Ruslan Khasbulatov: Chechen war "Not a simple mistake, but a crime"

15 March 2002


Miriam Lanskoy, Novaya gazeta

In the second of a series of interviews with Novaya gazeta, Ruslan Khasbulatov, the former speaker of the Russian parliament, became perhaps the first from among the Russian political elite to come out with scathing criticism of Putin's leadership and the Chechen war. ...

Khasbulatov drew comparisons with the trial of Serbian leader Slobodan Milosevic now underway in The Hague and raised serious doubt that Chechens were responsible for setting the bombs in Russian cities. "I was told how the fighters left Dagestan. No one was giving them chase, no aviation was used. They left like a parade". Prime Minister Stepashin said at the time that the aggressor must be punished but there will be no war. Then he was removed. It seems, I can presume, that the war was programmed. Only public opinion stood in the way. And then the explosions: Buinaksk, Volgodonsk, Moscow," he said.
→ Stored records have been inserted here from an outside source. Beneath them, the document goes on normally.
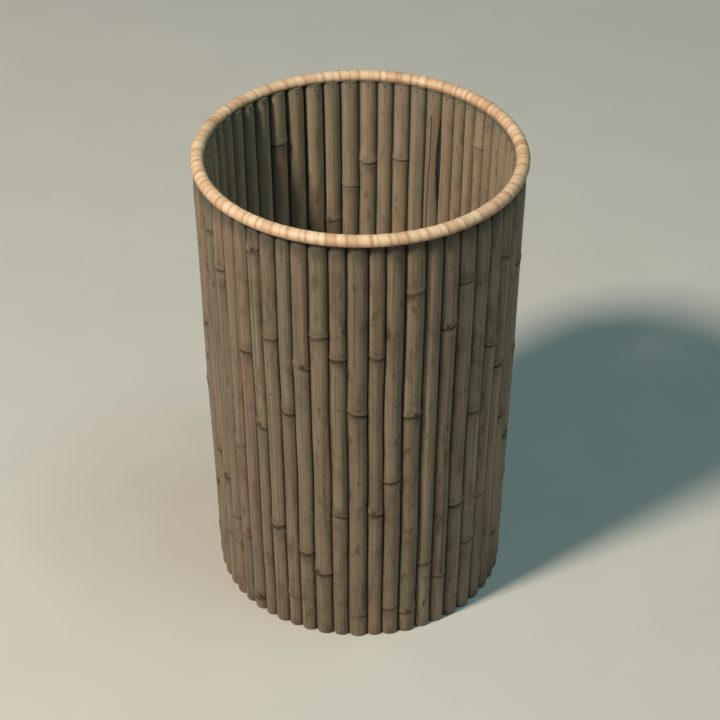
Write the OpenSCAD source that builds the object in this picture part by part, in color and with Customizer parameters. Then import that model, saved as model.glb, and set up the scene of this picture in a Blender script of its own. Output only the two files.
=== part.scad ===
// A drinking cup built like a small cask of bamboo canes, in millimetres.
// The cup stands on the plane z = 0 with its axis on Z, and its front faces -Y.
// The canes stand side by side in one ring and lean outwards, and each is planed flat where it meets the next.
// Pins in two rows cross the canes and hold a hoop inside the cup and the floor. A third row is driven in
// from inside the cup, just below the rim.
// A hoop lies on the cut tops of the canes, and one long splint is wound round it.

/* [Cup] */
// Height from the foot of the canes to the top of the rim
cup_h = 120; // [100:1:150]
// Radius of the middle line of the wall at the top of the canes
wall_top_r = 37.57; // [36:0.01:41]
// Radius of the middle line of the wall at the foot
wall_foot_r = 34.62; // [32:0.01:36]

/* [Canes] */
// Thickness of a cane of mean width, from the inside of the cup to the outside, at its top
cane_t = 3.6; // [3.2:0.05:4.2]
// Clearance between neighbouring canes
cane_gap = 0.06; // [0.04:0.01:0.1]
// Bevel on the foot ends of the canes
end_bevel = 0.35; // [0.2:0.05:0.5]
// Length of the neck at the top of each cane, where the canes part
neck_l = 3.4; // [2.5:0.1:4]
// Distance by which the neck draws in
neck_in = 0.45; // [0.3:0.05:0.6]
// Radius of the hollow at the foot end of a cane
pith_r = 0.75; // [0.6:0.05:0.9]
// Depth of that hollow
pith_l = 10; // [6:0.5:12]
// Height of the ridge at a joint of a cane
joint_rise = 0.2; // [0.1:0.01:0.3]
// Length along the cane over which a joint swells
joint_l = 5; // [3:0.1:6]

/* [Open seam] */
// Width of the one seam where two canes have bowed apart
seam_w = 1.6; // [0.6:0.05:2]
// Length of the open seam
seam_l = 26; // [20:1:44]
// Depth of the middle of the open seam below the tops of the canes
seam_drop = 20; // [16:0.5:30]

/* [Middle hoop] */
// Height of the hoop inside the cup
hoop_h = 3; // [2:0.1:4]
// Thickness of that hoop
hoop_t = 1.8; // [1.7:0.05:2.4]
// Clearance between the hoop and the canes
hoop_fit = 0.02; // [0.01:0.01:0.04]
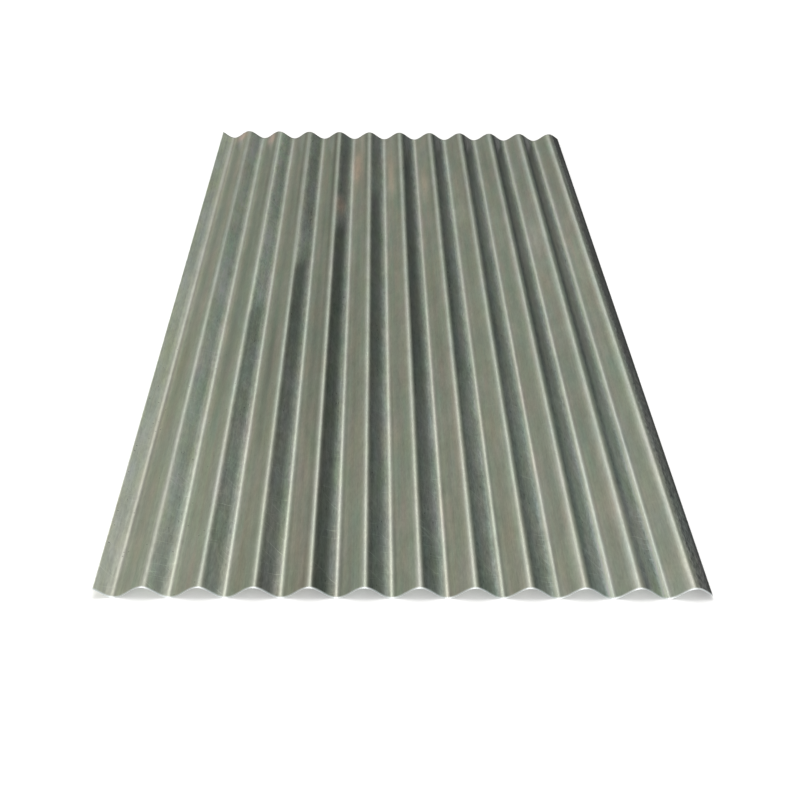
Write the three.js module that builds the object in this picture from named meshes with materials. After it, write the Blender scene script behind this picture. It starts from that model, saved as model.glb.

To find a way out of the war, Khasbulatov suggests full-scale political dialogue, which would involve Chechen society along with the representatives of the Chechen government. "People hate them both. I think that in Chechnya there needs to be an anti-terrorist coalition of authoritative, informal representatives who would become the main participants in the talks," he said. Chechnya's status would have to be defined in a way that would provide international security guarantees against another "total war aimed at the destruction of the entire nation."